The idea of gamification, it’s also worth noting, was probably born from the popularity of gaming on smartphones. We’re so deeply attracted to the serotonin-adrenaline response of gaming, and the convenience and intimacy of those responses as delivered through the personal mobile device, that these strategies become effective marketing strategies. Things like rewards and points systems, applied outside of game-specific apps, make daily activities shopping and calorie-tracking and banking feel like games. To some degree, anyway.
Where today’s emerging technologies are expected to take gaming
Because the pressure is on in the gaming industry, developers are vying to come up with the next big thing.
Virtual reality (VR) is the thing everyone’s been talking about for awhile now, but its widespread appeal and accessibility still remains in question. VR games require the purchase of specialized hardware, so they exist more within the console gaming space than in mobile. Relatively few people have made the plunge yet, but VR could still become dominant in its niche with some upgrade to the technology, and making it more accessible to different budgets. GQ wonders if VR gaming could be over before it started, but pcmag.com still made a best of VR headsets list last December just before the big holiday buying season. So everyone feels a bit let’s-wait-and-see.
Augmented reality (AR) had it’s biggest and most promising success so far in Pokemon Go, which was all the rage, and is still making millions of dollars per week. Just after its release in 2016, AR was “set to transform gaming,” but it hasn’t really done so yet. There are enough AR games out there to have a 25 Best AR Games of 2017 list, but aside from Pokemon Go, it hasn’t hit the mainstream the way makers had hoped. AR’s future, in fact, might be in applying the technology to other industries like architecture and construction, other design industries. It might also have smart medical applications.
Multi-screen gaming is not new, but the concurrent rise of social media, smartphones, and cloud computing means that more people now expect gaming to be a social experience unlimited by the players’ personal location. Cloud-based games, games designed to be played on a big screen and a little screen simultaneously, and games designed to move fluidly from one device to another could all have a major effect on the market, as could movement toward more open-source gaming.

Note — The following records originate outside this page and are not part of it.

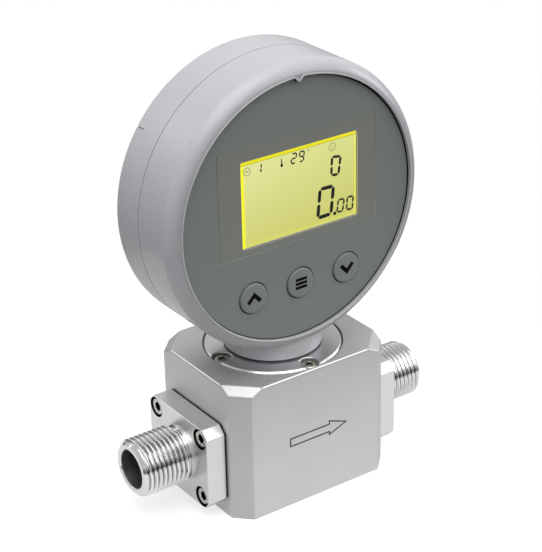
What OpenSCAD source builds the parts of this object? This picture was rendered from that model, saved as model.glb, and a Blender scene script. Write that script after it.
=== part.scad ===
// Thermal mass flow meter.
// A machined block carries the gas straight through, between two bolted fittings.
// A plug-in sensor reaches down into the bore from a cavity in the block's top.
// The round display head stands on a post whose foot is held down by a screwed ring,
// so the head can be turned to face the reader.
// X is the flow direction, -Y is the front and Z is up.
// The origin is the centre of the block's bottom face.

/* [Block] */
// Length of the block along the flow
block_l = 66; // [62:0.5:80]
// Width of the block from front to back
block_w = 52.2; // [51.8:0.2:60]
// Height of the block
block_h = 51.3; // [49:0.1:60]
// Leg of the upright corner chamfers
corner_c = 5.85; // [3:0.05:6.5]
// Run of each top corner bevel along the edges beside its chamfer
bevel_run = 4.85; // [2:0.05:6]
// Drop of each top corner bevel down its chamfer
bevel_drop = 2.45; // [1:0.05:4]
// Leg of the small chamfer along the straight top edges
edge_c = 0.4; // [0.2:0.1:0.8]

/* [Base holes] */
// Spacing of the tapped base holes along the flow
base_hole_dx = 40; // [34:0.5:42]
// Spacing of the tapped base holes across the flow
base_hole_dy = 36; // [34:0.5:40]
// Core radius of the tapped base holes
base_hole_r = 1.65; // [1.2:0.05:2]
// Depth of the tapped base holes
base_hole_depth = 8; // [5:0.5:10]

/* [Flow path] */
// Height of the flow axis as a share of the block's height
axis_share = 0.3957; // [0.38:0.0001:0.42]
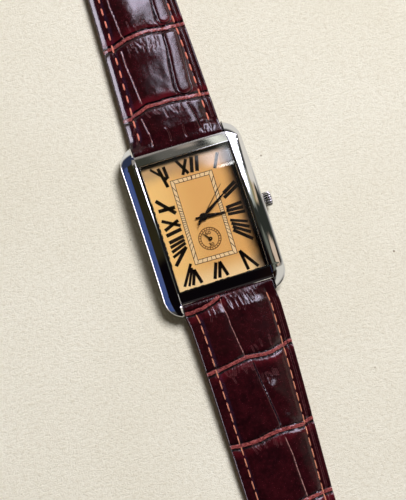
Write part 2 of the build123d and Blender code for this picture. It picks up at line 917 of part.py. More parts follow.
def make_winding_stem():
    end = crown_outer_face - crown_length / 3
    inner = shaft(stem_inner_end, stem_groove_start, 0, stem_height, stem_radius)
    groove_end = stem_groove_start + stem_groove_width
    neck = shaft(stem_groove_start, groove_end, 0, stem_height, stem_neck_radius)
    outer = shaft(groove_end, end, 0, stem_height, stem_radius)
    return fused(inner, neck, outer)


def make_crown():
    """Fluted head, hollow over the crown tube, with a rounded outer face."""
    knurl_end = crown_outer_face - crown_rim
    head = shaft(crown_inner_face, crown_outer_face, 0, stem_height, crown_radius)
    rims = head.edges()
    head = chamfer(rims, crown_rim / 2)
    for index in range(crown_flutes):
        angle = 2 * math.pi * index / crown_flutes
        y = crown_radius * math.cos(angle)
        z = stem_height + crown_radius * math.sin(angle)
        head -= shaft(crown_inner_face + crown_rim, knurl_end, y, z, crown_flute_depth)
    pocket_end = tube_end + crown_pull_travel / 3
    head -= shaft(crown_inner_face, pocket_end, 0, stem_height, crown_pocket_radius)
    end = crown_outer_face - crown_length / 3
    return head - shaft(crown_inner_face, end, 0, stem_height, stem_radius)


def make_crown_tube():
    tube = shaft(tube_inner_end, tube_end, 0, stem_height, tube_outer_radius)
    return tube - shaft(tube_inner_end, tube_end, 0, stem_height, tube_bore_radius)


def make_crown_gasket():
    """O-ring in the crown, round the tube."""
    x = crown_inner_face + crown_seal_inset
    radius = tube_outer_radius + crown_seal_radius + running_gap / 2
    return Pos(x, 0, stem_height) * Rot(0, 90, 0) * Torus(radius, crown_seal_radius)


def lever_pin_x(side):
    """X of the lever's pin with the crown pushed in (-1) or pulled out (1)."""
    middle = stem_groove_start + stem_groove_width / 2 + crown_pull_travel / 2
    return middle + side * crown_pull_travel / 2


def lever_pivot():
    return lever_pin_x(0), -lever_pivot_drop


def make_setting_lever():
    """Lever whose pin stands in the stem's groove, swung to its pushed-in place."""
    px, py = lever_pivot()
    tip_x, tip_y = polar(px, py, lever_arm, 90 + lever_swing / 2)
    top = lever_bottom + lever_thickness
    arm = extrude(Pos(0, 0, lever_bottom) * capsule(px, py, tip_x, tip_y, lever_width), lever_thickness)
    pin = post(tip_x, tip_y, top, stem_height + stem_neck_radius, lever_pin_radius)
    body = arm + pin
    return body - post(px, py, lever_bottom, top, lever_pin_radius + pivot_clearance)


def capsule(x0, y0, x1, y1, width):
    """Flat link with round ends between two points."""
    length = math.hypot(x1 - x0, y1 - y0)
    turn = direction_to(x0, y0, x1, y1)
    middle = Pos((x0 + x1) / 2, (y0 + y1) / 2)
    return middle * Rot(0, 0, turn) * SlotCenterToCenter(length, width)


def make_setting_lever_screw():
    px, py = lever_pivot()
    low = lever_bottom - movement_screw_head_height
    head = post(px, py, low, lever_bottom, lever_width / 2)
    return head + post(px, py, lever_bottom, plate_top, lever_pin_radius)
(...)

Games can still guide us in our quest to own our own mobile space
Not everyone loves what mobile has done for (to?) video games, but one thing is still true: more people are playing games more often than probably ever before in history. Whether it’s the emotional escape that numbs our overwhelmed minds, the energetic release of in-game violence, the satisfying ka-ching of achievement when we’ve succeeded at some task, the collaborative quality of a multiplayer universe, an enjoyment of the art of the environment, or the graceful dance of gameplay, gaming still rules the mobile landscape and chances are, its success will always have something to teach the rest of us.